Including peeling the flesh off the durian seeds, you should need no more than a total of 15 minutes in the kitchen and the rest is waiting time for the panna cotta to set in the fridge. Melting some gula melaka bricks with water to make gula melaka syrup, and grating some fresh ginger for decoration, are other extras I’ve done.
The result is a melt-in-your-mouth experience for an already divine fruit, and something I never thought would be possible: something (arguably) BETTER than durian itself.
If you area durian lover in Malaysia taking advantage of the current bumper harvest, go ahead and save a little bit of your bounty for trying out this recipe, and get ready to hear angels sing.
Durian Panna Cotta
For the durian lover, this delicate dessert presents the Malaysian 'King of Fruits' in Italian fashion, a melt-in-your-mouth experience to be slowly savoured for full effect.
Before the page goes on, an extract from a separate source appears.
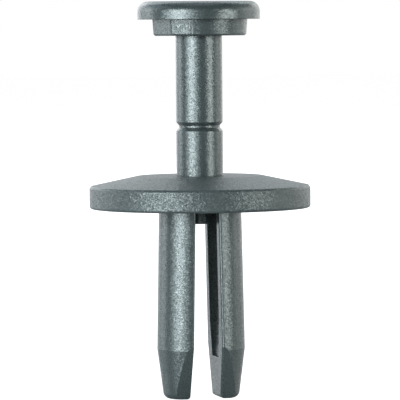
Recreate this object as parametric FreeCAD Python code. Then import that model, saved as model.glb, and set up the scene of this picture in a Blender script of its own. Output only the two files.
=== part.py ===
import FreeCAD, Part
import math
import os

# Plastic push rivet: a flanged body with a split shank, and a pin that stands raised in it.
# Millimetres and degrees. The axis is +Z, the tips of the legs stand at z = 0, and the slot
# between the legs runs along Y, so that the legs lie at +X and -X.

# Flange of the body
FLANGE_DIAMETER = 20.0
RIM_HEIGHT = 2.0
CROWN_SLOPE = 12.0
CROWN_FLAT_DIAMETER = 11.45
RIM_BOTTOM_ROUND = 0.24
RIM_TOP_CHAMFER = 0.16

# Legs of the body
LEG_LENGTH = 17.2
LEG_RADIUS = 2.9
LEG_CENTRE_OFFSET = 0.86
LEG_SPLAY = 1.1
LEG_ROOT_FLARE = 0.2
SLOT_WIDTH = 2.11
SLOT_EDGE_ROUND = 0.18
TIP_TAPER = 8.4
TIP_TAPER_LENGTH = 4.4
TIP_CORNER_ROUND = 0.6
TIP_INNER_ROUND = 0.35
TIP_FLAT_SLOPE = 15.0
TIP_FLAT_LENGTH = 4.8
CHANNEL_END_HEIGHT = 3.65
CHANNEL_END_RADIUS = 1.75

# Fits of the pin in the body
RUNNING_CLEARANCE = 0.05
NOSE_CLEARANCE = 0.04
PIN_RAISE = 12.65

# Head and collar of the pin
HEAD_DIAMETER = 11.05
HEAD_THICKNESS = 1.62
HEAD_TOP_ROUND = 0.92
COLLAR_DIAMETER = 8.8
COLLAR_HEIGHT = 1.48
COLLAR_DRAFT = 4.5
COLLAR_CHAMFER = 0.14

# Faceted relief in the collar, where a blade gets under the head. Its outline is drawn as seen
# from the front of the pin: the step lies left of the axis, and the facets turn further left.
RELIEF_STEP_OFFSET = 0.7
RELIEF_STEP_DEPTH = 0.65
RELIEF_FIRST_TURN = 25.0
RELIEF_FIRST_WIDTH = 2.0
RELIEF_SECOND_TURN = 57.0
RELIEF_SECOND_WIDTH = 3.05
RELIEF_LAST_TURN = 90.0
RELIEF_CORNER_ROUND = 0.45
RELIEF_STEP_ROUND = 0.18
PIN_TURN = -13.4

# Stem of the pin
STEM_DIAMETER = 4.2
STEM_LENGTH = 17.0
GROOVE_BELOW_COLLAR = 8.19
GROOVE_WIDTH = 0.8
GROOVE_DEPTH = 0.26
GROOVE_LAND = 0.2
CONE_LENGTH = 2.75
NOSE_LENGTH = 1.0
NOSE_CHAMFER = 0.1

# Heights and radii that follow from these
FLANGE_RADIUS = FLANGE_DIAMETER / 2
CROWN_FLAT_RADIUS = CROWN_FLAT_DIAMETER / 2
SEAT_Z = LEG_LENGTH
RIM_TOP_Z = SEAT_Z + RIM_HEIGHT
FLANGE_TOP_Z = RIM_TOP_Z + (FLANGE_RADIUS - CROWN_FLAT_RADIUS) * math.tan(math.radians(CROWN_SLOPE))
STEM_RADIUS = STEM_DIAMETER / 2
BORE_RADIUS = STEM_RADIUS + RUNNING_CLEARANCE
NOSE_RADIUS = SLOT_WIDTH / 2 - NOSE_CLEARANCE
COLLAR_BOTTOM_Z = FLANGE_TOP_Z + PIN_RAISE
COLLAR_TOP_Z = COLLAR_BOTTOM_Z + COLLAR_HEIGHT
HEAD_TOP_Z = COLLAR_TOP_Z + HEAD_THICKNESS
COLLAR_RADIUS = COLLAR_DIAMETER / 2
COLLAR_BOTTOM_RADIUS = COLLAR_RADIUS - COLLAR_HEIGHT * math.tan(math.radians(COLLAR_DRAFT))
PIN_END_Z = COLLAR_BOTTOM_Z - STEM_LENGTH
CONE_BOTTOM_Z = PIN_END_Z + NOSE_LENGTH
CONE_TOP_Z = CONE_BOTTOM_Z + CONE_LENGTH
GROOVE_Z = COLLAR_BOTTOM_Z - GROOVE_BELOW_COLLAR

# Reach of cutting tools past the faces that they cut, and how near two heights count as one
REACH = 1.0
SAME_HEIGHT = 1e-6

DOWNWARDS = math.radians(270)
Z_AXIS = FreeCAD.Vector(0, 0, 1)
Y_AXIS = FreeCAD.Vector(0, 1, 0)
ORIGIN = FreeCAD.Vector(0, 0, 0)


def revolved(profile, axis_x=0.0):
    """Turns a closed profile of (x, z) points round the upright line at axis_x."""
    points = [FreeCAD.Vector(x, 0, z) for x, z in profile]
    face = Part.Face(Part.makePolygon(points + points[:1]))
    return face.revolve(FreeCAD.Vector(axis_x, 0, 0), Z_AXIS, 360)


def rounded_ring(solid, radius, height):
    """Rounds the widest full ring edge at a height."""
    rings = [
        edge for edge in solid.Edges
        if isinstance(edge.Curve, Part.Circle) and abs(edge.Curve.Center.z - height) < SAME_HEIGHT
    ]
    return solid.makeFillet(radius, [max(rings, key=lambda edge: edge.Curve.Radius)])


def slot_half_width(height):
    """Half the gap between the splayed legs at a height above their tips."""
    return SLOT_WIDTH / 2 + (LEG_LENGTH - height) * math.tan(math.radians(LEG_SPLAY))


def flange():
    """The round flange: an upright rim, a conical crown and a flat top."""
    chamfer_rise = RIM_TOP_CHAMFER * math.tan(math.radians(CROWN_SLOPE))
    disc = revolved([
        (0, SEAT_Z),
        (FLANGE_RADIUS, SEAT_Z),
        (FLANGE_RADIUS, RIM_TOP_Z - RIM_TOP_CHAMFER),
        (FLANGE_RADIUS - RIM_TOP_CHAMFER, RIM_TOP_Z + chamfer_rise),
        (CROWN_FLAT_RADIUS, FLANGE_TOP_Z),
        (0, FLANGE_TOP_Z),
    ])
    return rounded_ring(disc, RIM_BOTTOM_ROUND, SEAT_Z)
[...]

- 1/2 cup fresh durian pulp
- 500ml coconut milk
- 1 tsp agar powder
- 2 1/2 tbsp brown sugar
- 1/4 cup water
- 1 tsp turmeric powder for colouring (optional)
- Step 1 Blend durian pulp with coconut milk, brown sugar and optional turmeric powder until smooth.
- Step 2 Add agar powder to water in a cooking pot. Stir to dissolve.
- Step 3 Cook over low fire for 2 minutes, stirring constantly until the liquid starts to become thick and viscous.
- Step 4 Add blended durian mixture to the pot. Keep the pot on low heat as you continue to stir, for the agar water to mix evenly into the durian mix. Remove mixture from heat after stirring for approximately 30 seconds, or at the first sign of bubbling or steam, whichever comes first.
- Step 5 Pour mixture into small glasses or jelly moulds.
- Step 6 Place in the fridge and allow to set for minimum 2 hours.
- Step 7 Serve directly in glasses. If with moulds, turn them upside down onto a plate and tap on the top lightly to get the panna cotta out and resting on the plate. Serve immediately.